Were there ever times in the early days of getting Bombora off the ground that you wished you had raised money? What made you stick to your guns?
I’ve funded several companies this way in the past, so I never really questioned it. Still, there have been times where I’ve seen that a little more money would allow us to grow faster.
Bombora is unique in the sense that we’re creating a new market. Other startups exist in markets where other companies paved the way and educated the potential customers. Having more money would help us educate the market, but I understand that this just takes time. If the market’s not ready, you can only do so much to create demand. We’re not making money off a customer for the first year or two, but we’re investing in the relationship and are creating value.
What were some of the early resource decisions you had to make concerning hiring, product development, etc.?
Our constant debate is whether to invest in engineering or sales. When customers want your product to perform certain functions, you need to hire engineers to create revenue. When you have an existing product that creates revenue, then adding salespeople is a clear path to more revenue. Both take investment. At Bombora, it takes roughly the same amount of time to complete an engineering initiative as it does a sales cycle, about six to nine months.
Another factor is that very early on in my entrepreneurial efforts, I forged a close relationship with our bank, and Bombora benefits from that relationship today. It’s really important for entrepreneurs to understand how to build credit, because one day they’ll need it. The first time I took a line of debt with our bank, I didn’t need it. But things didn’t go as planned with that startup, I borrowed more, and paid it back. Because of that, the bank believed in future endeavors and lent Bombora a good amount of money before we closed our angel round. Debt allows a startup to get more out of its financing, and it’s less expensive in the long run as well.
What parts of the business to do try to run lean? What areas have you found it most worthwhile to pour resources in to?
It depends on the stage of the company. In the early stages, I often focused on R&D and product, spending very little on sales and almost nothing on marketing. Many companies do marketing before they have a product to market, when there’s nothing there.
Bombora focused on a real product, engineering, and even some IP, in the form of patents that we’ve filed. Of our first 20 employees, almost all held engineering and product roles. We made these investments and long-term bets while sacrificing departments like marketing and finance, and I think that has paid off for us. Once the product is in place, the focus turns to sales. To this day, we probably underspend on marketing.
You’ve held leadership positions at numerous companies before co-founding Bombora.
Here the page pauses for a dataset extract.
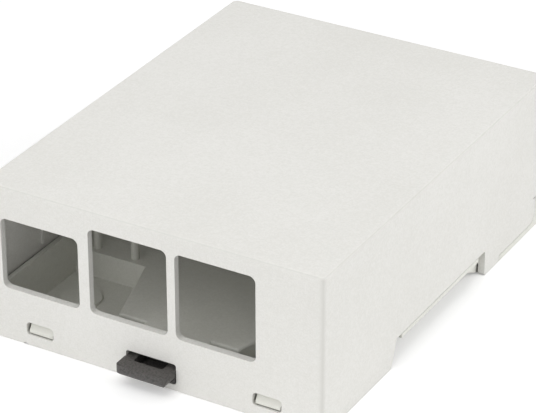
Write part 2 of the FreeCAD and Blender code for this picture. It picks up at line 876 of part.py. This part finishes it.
def make_base():
    """Base moulding: tray, feet, rail seat, fixed hook and clip housing."""
    base = new_body("base")
    base_block(base)
    base_inside(base)
    base_clip_housing(base)
    base_board_seats(base)
    base_rail_groove(base)
    base_clip_cavity(base)
    slot_sill = at_level("snap_slot_sill")
    recess_low = RIM_TOP + " - catch_drop"
    snap(base, "FrontHook", CORE_FRONT, "-1", "snap_hook_reach", slot_sill, "snap_slot_rise")
    snap(base, "RearCatch", CORE_BACK, "1", "catch_reach", recess_low, "catch_rise")
    base_card_notch(base)
    return base


# Rail clip


def clip_plan(clip):
    """Grip, neck, body and the two spring legs that trail from the shoulders."""
    sketch = new_sketch(clip, "ClipPlan", "XY_Plane", CLIP_LOW)
    outline(
        sketch,
        both_sides(
            [
                ("grip_width / 2", at_setback("-grip_reach"), "grip_corner_radius"),
                ("grip_width / 2", GRIP_BACK),
                ("clip_width / 2", GRIP_BACK),
                ("clip_width / 2", SHOULDER),
                (leg_outside(SHOULDER), SHOULDER, "shoulder_radius"),
                (leg_outside(LEG_TIP), LEG_TIP, "leg_tip_radius"),
                (leg_inside(LEG_TIP), LEG_TIP, "leg_tip_radius"),
                (leg_inside(LEG_ROOT), LEG_ROOT, "leg_tip_radius"),
                (BODY_HALF, LEG_ROOT, "leg_tip_radius"),
                (BODY_HALF, CLIP_BACK),
            ]
        ),
    )
    pad(clip, "ClipBlock", sketch, "clip_thickness")


def clip_nose(clip):
    """Nose that reaches under the rail's near flange, bevelled below."""
    bevel_start = NOSE_TIP + " - nose_bevel_length"
    sketch = new_sketch(clip, "NoseSide", "YZ_Plane")
    outline(
        sketch,
        [
            (LEG_TIP, NOSE_BOTTOM),
            (bevel_start, NOSE_BOTTOM),
            (NOSE_TIP, NOSE_TOP + " - nose_tip_thickness"),
            (NOSE_TIP, NOSE_TOP),
            (LEG_TIP, NOSE_TOP),
        ],
    )
    pad(clip, "Nose", sketch, "2 * " + NOSE_HALF, side="Symmetric")


def clip_grip(clip):
    """Screwdriver pocket in the grip, and the rounded lower edges of its front and sides."""
    sketch = new_sketch(clip, "DriverPocketPlan", "XY_Plane", at_level("clip_top"))
    rectangle(
        sketch,
        "-driver_pocket_width / 2",
        "driver_pocket_width / 2",
        at_setback("-driver_pocket_reach"),
        at_setback("driver_pocket_length - driver_pocket_reach"),
        "driver_pocket_radius",
    )
    pocket(clip, "DriverPocket", sketch, "driver_pocket_depth")
    half = "grip_width / 2"
    tip = at_setback("-grip_reach")
    under = CLIP_LOW + " - grip_edge_radius"
    over = at_level("clip_top")
    sketch = new_sketch(clip, "GripFrontSide", "YZ_Plane")
    outline(
        sketch,
        [
            (tip + " - grip_edge_radius", under),
            (GRIP_BACK, under),
            (GRIP_BACK, CLIP_LOW),
            (tip, CLIP_LOW, "grip_edge_radius"),
            (tip, over),
            (tip + " - grip_edge_radius", over),
        ],
    )
    pocket(clip, "GripFrontEdge", sketch, side="Symmetric")
    sketch = new_sketch(clip, "GripEndFace", "XZ_Plane", negative(GRIP_BACK))
    outline(
        sketch,
        [
            ("0", under),
            (half + " + grip_edge_radius", under),
            (half + " + grip_edge_radius", over),
            (half, over),
            (half, CLIP_LOW, "grip_edge_radius"),
            ("0", CLIP_LOW),
        ],
    )
    edge = pocket(clip, "GripEndEdge", sketch, "grip_reach + grip_edge_radius", reverse=True)
    mirror_to_left(clip, "GripEndEdges", edge)


def make_clip():
    """Rail clip moulding."""
    clip = new_body("rail_clip")
    clip_plan(clip)
    clip_nose(clip)
    clip_grip(clip)
    return clip


def check_model(bodies):
    """Stops where an object failed or a sub-part is not one valid solid."""
    doc.recompute()
    for item in doc.Objects:
        if "Invalid" in item.State or "Error" in item.State:
            raise RuntimeError(item.Name + " failed")
    for body in bodies:
        shape = body.Shape
        if shape.isNull() or not shape.isValid() or len(shape.Solids) != 1:
            raise RuntimeError(body.Label + " is not one valid solid")


def write_parts(bodies):
    """Writes each sub-part to a file named after it."""
    os.makedirs("parts", exist_ok=True)
    for body in bodies:
        body.Shape.exportStep(os.path.join("parts", body.Label + ".step"))
        print(body.Label, round(body.Shape.Volume, 1), "mm3")


BODIES = [make_cover(), make_base(), make_clip()]
check_model(BODIES)
write_parts(BODIES)
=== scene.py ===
import logging
import math
from dataclasses import dataclass, field, replace
from enum import Enum

import bpy
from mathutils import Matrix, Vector

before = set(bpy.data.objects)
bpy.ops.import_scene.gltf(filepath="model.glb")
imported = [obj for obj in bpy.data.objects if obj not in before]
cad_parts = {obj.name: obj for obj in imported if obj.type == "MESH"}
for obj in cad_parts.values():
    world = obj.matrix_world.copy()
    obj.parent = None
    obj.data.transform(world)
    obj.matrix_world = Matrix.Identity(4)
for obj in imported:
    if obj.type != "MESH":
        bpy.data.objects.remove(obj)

LOG = logging.getLogger("rail_enclosure")
MM = 0.001

# The photograph's frame, and the camera's sensor.
PHOTO_WIDTH_PX = 536
PHOTO_HEIGHT_PX = 413
SENSOR_MM = 36.0
NEAREST_SEEN_MM = 10.0
FARTHEST_SEEN_MM = 20000.0

# How a screen's colour value turns into a linear one.
SCREEN_WHITE = 255.0
SCREEN_TOE_END = 0.04045
SCREEN_TOE_SLOPE = 12.92
SCREEN_OFFSET = 0.055
SCREEN_POWER = 2.4

# Colour sockets of a Mix node, which share their names with the number ones.
MIX_AMOUNT = 0
MIX_FIRST = 6
MIX_SECOND = 7
MIX_RESULT = 2

NOISE_ROUGHNESS = 0.6
NOISE_MIDDLE = 0.5
EDGE_SAMPLES = 6
JOINT_SAMPLES = 8

Colour = tuple[float, float, float, float]

WHITE: Colour = (1.0, 1.0, 1.0, 1.0)
NO_LIGHT: Colour = (0.0, 0.0, 0.0, 1.0)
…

What financing and/or growth strategies did you learn along the way that you have applied to your role as CEO of Bombora?
At my first business I raised an angel round, and eventually topped that with a $16 million venture round. I learned that venture funding did not help the company grow. There were certainly outside factors, such as the size of the market at the time, and the Dot-com bubble. But I had sold the company to the VCs without realizing it. The executive team spent half the month preparing for monthly board meetings, and the board itself was not experienced in the industry.
The first thing I did in my next venture, Industry Brains, was build a plan where all my options were kept open. We did a small angel round, with six individuals who had some connection to the industry and would help build the business. If things didn’t go well, they could help.
As an investor yourself, what mistakes do you see companies make when they are trying to raise money? What gets you really excited to work with a founder?
There’s a time and a place to take funding, and I believe that more often than not, entrepreneurs take money at the wrong time and get stuck. The biggest advice I give startups is to raise as little as possible and focus on proof of concept. Almost everyone disagrees and thinks that companies should raise as much as they can in the first round. But those rounds will dilute the founders the most.
When it comes to working with other founders, I get excited by those who are open minded and willing to ask for advice. One company I’m invested in right now is actually the second time I’ve worked with the same founder. We have a call once a month for him to ask questions, and then he makes decisions based on that advice. The company is now in his second pivot, but it has a good path to profitability.
That’s preferable to the opposite, which is a founder who calls under the guise of asking questions but has already made the decision. Why have advisors and investors if you don’t want to leverage their experience? Inexperienced CEOs can run into issues if they make decisions without advice, so it’s good to have experienced advisors to call on.
Do you have any other advice for software companies debating between raising money and continuing to bootstrap their way to success?
It’s very rare for a company to not raise any money. The key is figuring out how you’re going to raise the money beforehand. From there, it’s about how much, and from whom.
The more traditional approach is to raise a whole bunch of money and then figure out how to spend it, which is risky. Silicon Valley often celebrates companies that raise tens of millions of dollars. These founders are congratulated, as if raising money was the desired outcome of their business. I don’t understand how that’s something to celebrate.
The alternative is to take calculated risks and raise money when you know you can use it. As an entrepreneur, you should be celebrating the creation of value and a positive outcome for a customer, not an artificial event like raising money from an investor. By only taking on the funding that you need, you can provide more value to your customers without the outside pressure that comes from aggressive revenue targets driven by evaluation and investment.